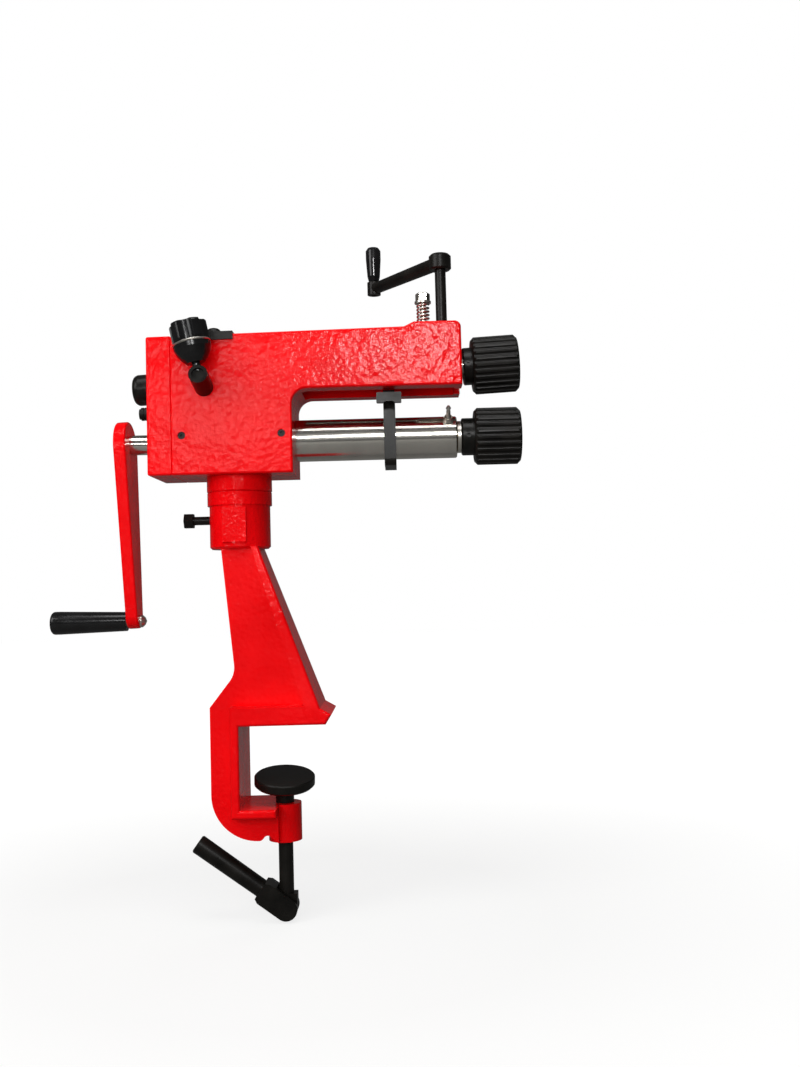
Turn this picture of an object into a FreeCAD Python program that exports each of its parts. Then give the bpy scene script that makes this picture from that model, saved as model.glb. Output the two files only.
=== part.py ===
import FreeCAD, Part
import math
import os
import re
import Sketcher
from FreeCAD import Placement, Rotation, Vector

# Driving sizes in millimetres and degrees. Heights of the head are counted from the lower shaft
# axis, heights of the stand from the bench face, lengths from the swivel axis towards the rolls.
SIZES = {
    # Layout
    "swivel_offset": 36.5,
    "lower_axis_height": 261,
    "shaft_distance": 54,
    "open_tilt": 2.72,
    "tilt_pivot_x": -48,
    "slide_gap": 0.05,
    "seat_gap": 0.3,
    # Stand casting
    "socket_top": 213,
    "rim_height": 12,
    "rim_radius": 30,
    "socket_radius": 28.2,
    "socket_bottom": 162.6,
    "socket_taper": 2,
    "socket_depth": 45,
    "front_pad_left": 12.6,
    "front_pad_right": 9.3,
    "front_pad_depth": 29.6,
    "web_half": 22,
    "flange_half": 38,
    "flange_top_half": 25,
    "flange_width": 9,
    "column_left": 15.2,
    "column_right": 19,
    "waist_left": 4.3,
    "waist_height": 46.1,
    "spine_thickness": 28,
    "shoulder_left": 24,
    "shoulder_height": 21.1,
    "jaw_thickness": 17,
    "jaw_slope_foot": 73.7,
    "nose_reach": 83.8,
    "nose_height": 8.8,
    "nose_foot": 78.3,
    "clamp_opening": 74.5,
    "floor_flange": 8,
    "lobe_depth": 105,
    "lobe_radius": 42,
    "lobe_right": 17,
    "dip_right": 22,
    "dip_depth": 98.8,
    "boss_radius": 15.3,
    "boss_depth": 108.6,
    "cast_radius": 2.5,
    # Lock bolt of the swivel
    "lock_bolt_height": 188.2,
    "lock_bolt_radius": 4,
    "lock_bolt_head_radius": 7.5,
    "lock_bolt_head_start": 43.5,
    "lock_bolt_head_end": 52,
    # Clamp screw, cup and pad
    "ball_depth": 60.5,
    "ball_radius": 7,
    "cup_radius": 8.5,
    "cup_neck_radius": 5,
    "cup_neck_reach": 6,
    "clamp_screw_radius": 6.75,
    "clamp_screw_top": 69,
    "tongue_top": 157,
    "tongue_half": 6.8,
    "eye_radius": 10,
    "handle_pivot_depth": 170,
    "pad_radius": 28,
    "pad_thickness": 9.5,
    "pad_rise": 1.5,
    "pad_pocket_gap": 0.3,
    "pad_hub_radius": 15.3,
    "pad_hub_depth": 3,
    "pad_hub_slope": 3.8,
    "pad_edge": 2,
    "pad_axis_angle": 11.7,
    "pad_rest_tilt": 12.3,
    # Folding handle
    "handle_rest_angle": 36.1,
    "handle_length": 101,
    "handle_root_radius": 8.3,
    "handle_end_radius": 8.9,
    "fork_half_width": 10.4,
    "fork_half_depth": 12,
    "fork_slot_half": 7.1,
    "fork_reach": 29,
    "fork_slot_reach": 18,
    "handle_pin_radius": 4,
    # Head casting
    "seam_x": -55.5,
    "throat_x": 54,
    "arm_end_x": 210,
    "half_depth": 38,
    "head_bottom": -33,
    "seam_top": 94.5,
    "pad_start_x": 158,
    "pad_start_top": 98,
    "pad_ramp": 9,
    "pad_height": 4.3,
    "arm_underside": 43.5,
    "throat_radius": 14,
    "arm_corner_radius": 6,
    "edge_radius": 2,
    "seam_chamfer": 0.8,
    "rear_wall": 19.5,
    "side_wall": 9,
    "floor_thickness": 10,
    "roof_thickness": 8.5,
    "throat_wall": 16,
    "channel_half": 20,
    "channel_start_x": 62,
    "end_wall": 5.8,
    "end_slot_half": 13.5,
    "neck_radius": 30.3,
    "neck_chamfer": 1.2,
    "spigot_radius": 20,
    # Grub screws of the lower bearing
    "grub_hole_radius": 3.5,
    "rear_grub_x": -46.5,
    "front_grub_x": 44.2,
    "grub_height": 3,
    "grub_recess": 2,
    # Rear cover
    "cover_length": 22.5,
    "cover_wall": 4.5,
    "gear_room_radius": 30.5,
    "cover_lower_hole": 9.8,
    "cover_upper_hole": 12,
    "cover_screw_y": 31,
    "cover_screw_low": -26,
    "cover_screw_high": 87,
    "cover_screw_radius": 3,
    "cover_screw_head": 5,
    "cover_screw_head_height": 6,
    "cover_screw_length": 30,
    # Lower shaft, tube and bushes
    "tube_radius": 19.5,
    "tube_bore": 16,
    "tube_end_x": 205,
    "tube_edge": 1,
    "shaft_radius": 10,
    "tail_radius": 9.3,
    "lower_tail_end_x": -111.5,
    "upper_tail_end_x": -90,
    "roll_seat_radius": 9,
    "shaft_end_x": 262,
    "shaft_chamfer": 1,
    "lower_rear_bush_radius": 14,
    "front_bush_length": 24,
    "washer_radius": 15,
    "washer_thickness": 4,
    # Gears and keys
    "gear_start_x": -72,
    "gear_width": 14,
    "gear_module": 2,
    "gear_teeth": 27,
    "gear_addendum": 1.6,
    "gear_dedendum": 3,
    "gear_backlash": 0.85,
    "pressure_angle": 20,
    "gear_hub_radius": 13,
    "key_half_width": 2,
    "key_height": 4,
    "key_length": 12,
    # Rolls
    "lower_hub_start_x": 209.6,
    "upper_hub_start_x": 213,
    "roll_hub_radius": 17.5,
    "roll_start_x": 221.5,
    "roll_end_x": 264.5,
    "roll_radius": 26.8,
    "roll_chamfer": 3,
    "flute_count": 27,
    "flute_radius": 2.6,
    "flute_centre": 27.6,
    "roll_screw_radius": 2.5,
    "roll_screw_recess": 0.6,
    # Upper bushes and sliding block
    "rear_ball_radius": 17,
    "rear_ball_width": 14,
    "block_x": 187,
    "block_length": 34,
    "block_above": 19,
    "block_below": 11,
    "front_ball_radius": 13,
    "front_ball_width": 10,
    "bush_sleeve_radius": 11,
    "bush_sleeve_end_x": 212.6,
    # Dome on the rear end and oil plug
    "dome_radius": 14.5,
    "dome_start_x": -79.2,
    "dome_round": 6,
    "dome_end_x": -97.6,
    "oil_plug_y": -14,
    "oil_plug_z": 27,
    "oil_plug_radius": 6.1,
    "oil_plug_length": 11.2,
    "oil_plug_thread": 4,
    # Feed screw and its small crank
    "feed_x": 194,
    "feed_radius": 5.2,
    "feed_arm_height": 166.7,
    "feed_hub_radius": 10.5,
    "feed_hub_height": 15,
    "feed_arm_angle": 126.6,
    "feed_arm_length": 108.4,
    "feed_arm_root": 6.5,
    "feed_arm_tip": 5.8,
    "feed_grip_radius": 7.6,
    "feed_eye_radius": 6.8,
    "feed_eye_rim": 0.6,
    "feed_grip_gap": 1.2,
    "feed_grip_length": 34.5,
    "feed_grip_recess": 5,
    "feed_pin_radius": 3,
    "feed_pin_head": 5,
    # Lift bolt with its spring
    "spring_bolt_x": 176.7,
    "spring_bolt_radius": 3,
    "spring_bolt_head": 6.9,
    "spring_bolt_head_height": 8,
    "spring_bolt_seat": 129.5,
    "spring_washer_thickness": 1.8,
    "spring_washer_radius": 7.8,
    "spring_wire": 0.9,
    "spring_coil_radius": 5.4,
    "spring_turns": 7,
    # Work stop and its wing screw
    "stop_x": 142.6,
    "stop_thickness": 10.8,
    "stop_bottom": -27.5,
    "stop_top": 42.5,
    "stop_half_depth": 27,
    "stop_corner": 6,
    "stop_slit": 3,
    "wing_height": 31.8,
    "wing_screw_radius": 3,
    "wing_span": 22.6,
    "wing_tall": 9.5,
    "wing_waist": 3.4,
    "wing_near": 39.5,
    "wing_thickness": 5.5,
    # Grease nipple
    "nipple_x": 197,
    "nipple_angle": 48,
    "nipple_thread": 2.9,
    "nipple_hex_radius": 4.6,
    "nipple_hex_height": 4.5,
    "nipple_tip_radius": 37.5,
    # Lock post, star knob, top strap
    "post_x": -25.2,
    "post_height": 46.7,
    "post_radius": 8.5,
    "post_length": 30.6,
    "post_rise": 12,
    "post_spigot_radius": 5,
    "knob_y": -60,
    "knob_base": 51.5,
    "knob_lean": 12,
    "knob_cup_start": 13,
    "knob_cup_end": 30,
    "knob_ring_thickness": 2.4,
    "knob_lobe_height": 18.2,
    "knob_radius": 17,
    "knob_lobes": 5,
    "knob_scallop_radius": 8,
    "knob_scallop_centre": 20,
    "knob_stud_radius": 4,
    "strap_left_x": -27,
    "strap_right_x": 1.8,
    "strap_thickness": 2,
    "strap_leg": 7.5,
    "strap_back_y": -14,
    "strap_screw_x": -17.5,
    "strap_screw_y": -25,
    "strap_screw_radius": 3,
    "strap_screw_head": 6.9,
    "strap_screw_dome": 6,
    # Crank
    "crank_top": 22,
    "crank_bottom": -172,
    "crank_thickness": 11.2,
    "crank_lean": 2.24,
    "crank_centre_x": -106.9,
    "crank_hub_radius": 25,
    "crank_end_radius": 12.3,
    "crank_edge": 1.8,
    "crank_pin_z": -165,
    "crank_pin_radius": 5,
    "crank_pin_end_x": -174,
    "crank_pin_dome": 5.8,
    "crank_pin_dome_height": 5.9,
    "grip_outer_x": -177.5,
    "grip_inner_x": -107.2,
    "grip_outer_radius": 10.7,
    "grip_inner_radius": 8.9,
    "crank_screw_radius": 2.5,
}

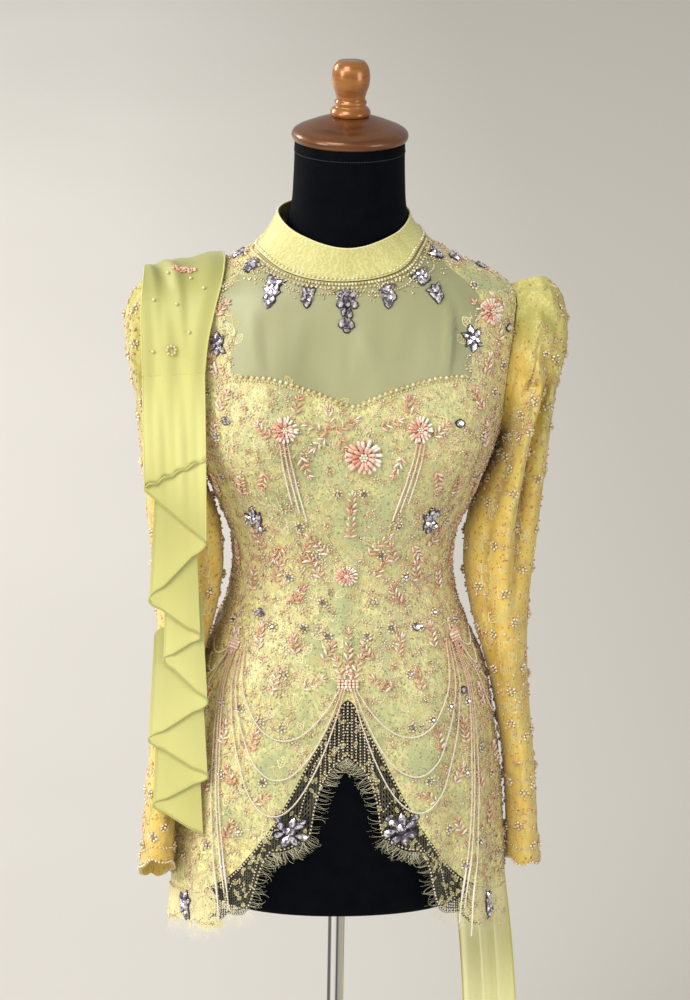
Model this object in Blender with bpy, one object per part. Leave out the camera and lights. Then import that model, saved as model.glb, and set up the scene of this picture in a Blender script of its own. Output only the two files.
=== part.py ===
"""Beaded lace kebaya blouse with a chiffon shawl, worn by a limbless dress form on its stand.

Metres, +Z up. The origin is the centre of the stand's underside, on the pole's axis. The front
of the blouse faces -Y. "left" and "right" are the wearer's, so a left piece is at +X.
The torso is a stack of horizontal sections. A place on it is (height, angle): angle 0 is the
centre front, +90 the left side seam and +-180 the centre back. Every panel of the blouse is a
wall between two lines of heights and two lines of angles on that torso, moved out by its ease.
"""

import math

import bmesh
import bpy
from mathutils import Vector

# ---------------------------------------------------------------- driving sizes
WALL = 0.0014  # satin with its lace
SHEER_WALL = 0.0010  # chiffon and unlined lace
SEAM = 0.0003  # free space between two pieces at a seam
PANEL_CLEAR = 0.0004  # between a panel and what is sewn on it

FORM_BOTTOM = 0.612
NECK_TOP = 1.4297
ARMPIT = 1.125
SHOULDER_TIP = 1.277
NECK_SIDE = 1.3225  # nominal height of the neckline, at the shoulder seams
NECK_FRONT_DROP = 0.0235
NECK_BACK_RISE = 0.004
NECK_SKEW = 0.007  # the neckline is worn this much higher on the left
TILT_FROM = 1.20  # above this height the rows tilt until they reach the neckline
BUST_HEIGHT, BUST_ANGLE, BUST_OUT = 1.128, 38.0, 0.017
BUST_SPREAD, BUST_RISE, BUST_FALL = 20.0, 0.052, 0.036
HOLLOW_CLEAR = 0.0008  # more of it in the hollow over the hips
ARMHOLE_HALF_ANGLE = 20.0
ARMHOLE_ROWS = 6
WAIST = 0.985
HIP_ROW = 0.89


class Table:
    """Rows of numbers under named columns, read between rows along a smooth curve."""

    def __init__(self, columns, rows):
        self.columns = columns
        self.rows = sorted(rows)

    def at(self, column, key):
        """The column's value where the first column is key."""
        k = self.columns.index(column)
        rows = self.rows
        if key <= rows[0][0]:
            return rows[0][k]
        if key >= rows[-1][0]:
            return rows[-1][k]
        i = next(n for n in range(len(rows) - 1) if key <= rows[n + 1][0])
        x0, x1 = rows[i][0], rows[i + 1][0]
        t = (key - x0) / (x1 - x0)
        m0, m1 = (self.slope(n, k) * (x1 - x0) for n in (i, i + 1))
        y0, y1 = rows[i][k], rows[i + 1][k]
        return (
            y0 * (1 + 2 * t) * (1 - t) ** 2
            + m0 * t * (1 - t) ** 2
            + y1 * t * t * (3 - 2 * t)
            - m1 * t * t * (1 - t)
        )

    def slope(self, n, k):
        """A slope at row n that never overshoots its neighbours."""
        if n in (0, len(self.rows) - 1):
            return 0.0
        a, b, c = self.rows[n - 1], self.rows[n], self.rows[n + 1]
        before = (b[k] - a[k]) / (b[0] - a[0])
        after = (c[k] - b[k]) / (c[0] - b[0])
        if before * after <= 0:
            return 0.0
        return 2 * before * after / (before + after)


FORM = Table(
    ("height", "half_width", "front", "back", "square"),
    (
        (1.430, 0.0565, 0.0565, 0.0565, 0.00),
        (1.375, 0.0580, 0.0570, 0.0590, 0.00),
        (1.345, 0.0628, 0.0580, 0.0640, 0.02),
        (1.325, 0.0765, 0.0610, 0.0710, 0.04),
        (1.305, 0.1105, 0.0660, 0.0800, 0.06),
        (1.290, 0.1420, 0.0720, 0.0870, 0.08),
        (1.277, 0.1640, 0.0770, 0.0920, 0.08),
        (1.262, 0.1715, 0.0820, 0.0970, 0.08),
        (1.240, 0.1720, 0.0885, 0.1020, 0.08),
        (1.200, 0.1680, 0.0985, 0.1070, 0.08),
        (1.150, 0.1600, 0.1070, 0.1070, 0.08),
        (1.100, 0.1460, 0.1040, 0.1010, 0.08),
        (1.050, 0.1270, 0.0915, 0.0910, 0.06),
        (1.010, 0.1110, 0.0825, 0.0795, 0.05),
        (0.980, 0.1085, 0.0805, 0.0770, 0.05),
        (0.950, 0.1115, 0.0835, 0.0820, 0.05),
        (0.910, 0.1250, 0.0945, 0.0960, 0.06),
        (0.860, 0.1445, 0.1055, 0.1110, 0.08),
        (0.800, 0.1525, 0.1105, 0.1220, 0.08),
        (0.740, 0.1565, 0.1105, 0.1250, 0.08),
        (0.680, 0.1555, 0.1070, 0.1210, 0.08),
        (0.612, 0.1500, 0.1010, 0.1130, 0.08),
    ),
)
EASE = Table(
    ("height", "ease", "flute"),
    (
        (1.3225, 0.0040, 0.0),
        (1.200, 0.0050, 0.0),
        (1.100, 0.0045, 0.0),
        (0.980, 0.0050, 0.0),
        (0.900, 0.0060, 0.0),
        (0.800, 0.0095, 0.0012),
        (0.720, 0.0145, 0.0026),
        (0.660, 0.0195, 0.0040),
        (0.580, 0.0270, 0.0056),
    ),
)
FLUTES = 13  # soft waves round the hem
# The princess seam, and above TILT_FROM the side of the plain yoke.
FRONT_SEAM = Table(
    ("height", "angle"),
    (
        (0.60, 35.0),
        (0.70, 32.0),
        (0.80, 30.0),
        (0.90, 28.0),
        (0.98, 27.0),
        (1.05, 31.0),
        (1.125, 38.0),
        (1.20, 43.0),
        (1.24, 42.0),
        (1.275, 48.0),
        (1.30, 58.0),
        (1.3225, 74.0),
    ),
)
# The lower edge of the lined panels: an inverted V at the front, then the hem.
LINING_EDGE = Table(
    ("angle", "height"),
    (
        (0.0, 0.862),
        (2.5, 0.856),
        (8.0, 0.825),
        (13.0, 0.797),
        (21.0, 0.748),
        (28.0, 0.712),
        (39.0, 0.671),
        (51.0, 0.645),
        (70.0, 0.626),
        (90.0, 0.619),
        (180.0, 0.615),
    ),
)
# The lower edge of the unlined lace border, before its scallops.
SWEETHEART = Table(
    ("angle", "height"),
    (
        (0.0, 1.1780),
        (3.0, 1.1800),
        (6.0, 1.1845),
        (10.0, 1.1895),
        (16.0, 1.1955),
        (23.0, 1.2010),
        (30.0, 1.2040),
        (36.0, 1.2035),
        (44.0, 1.2010),
    ),
)
LACE_EDGE = Table(
    ("angle", "height"),
    (
        (0.0, 0.797),
        (4.0, 0.792),
        (8.0, 0.775),
        (10.5, 0.748),
        (12.5, 0.710),
        (16.0, 0.700),
        (25.0, 0.696),
        (28.0, 0.680),
        (31.0, 0.652),
        (34.0, 0.630),
        (40.0, 0.618),
        (54.0, 0.600),
        (70.0, 0.590),
        (90.0, 0.584),
        (180.0, 0.584),
    ),
)
LACE_SCALLOP = 0.008
LACE_SCALLOP_ANGLE = 15.0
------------
Everything from the first line above up to and including the line that contains "from FreeCAD import" should be printed exactly; please print only that.

• **Answer to the problem**
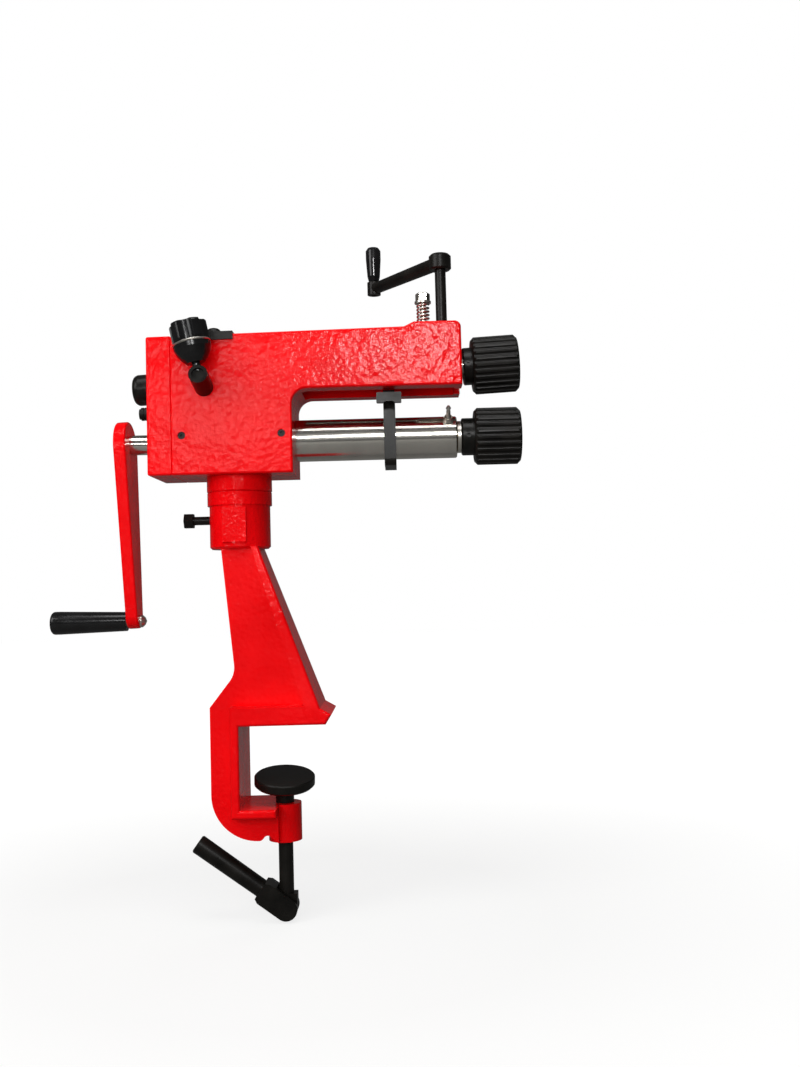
Turn this picture of an object into a FreeCAD Python program that exports each of its parts. Then give the bpy scene script that makes this picture from that model, saved as model.glb. Output the two files only.
=== part.py ===
import FreeCAD, Part
import math
import os
import re
import Sketcher
from FreeCAD import Placement, Rotation, Vector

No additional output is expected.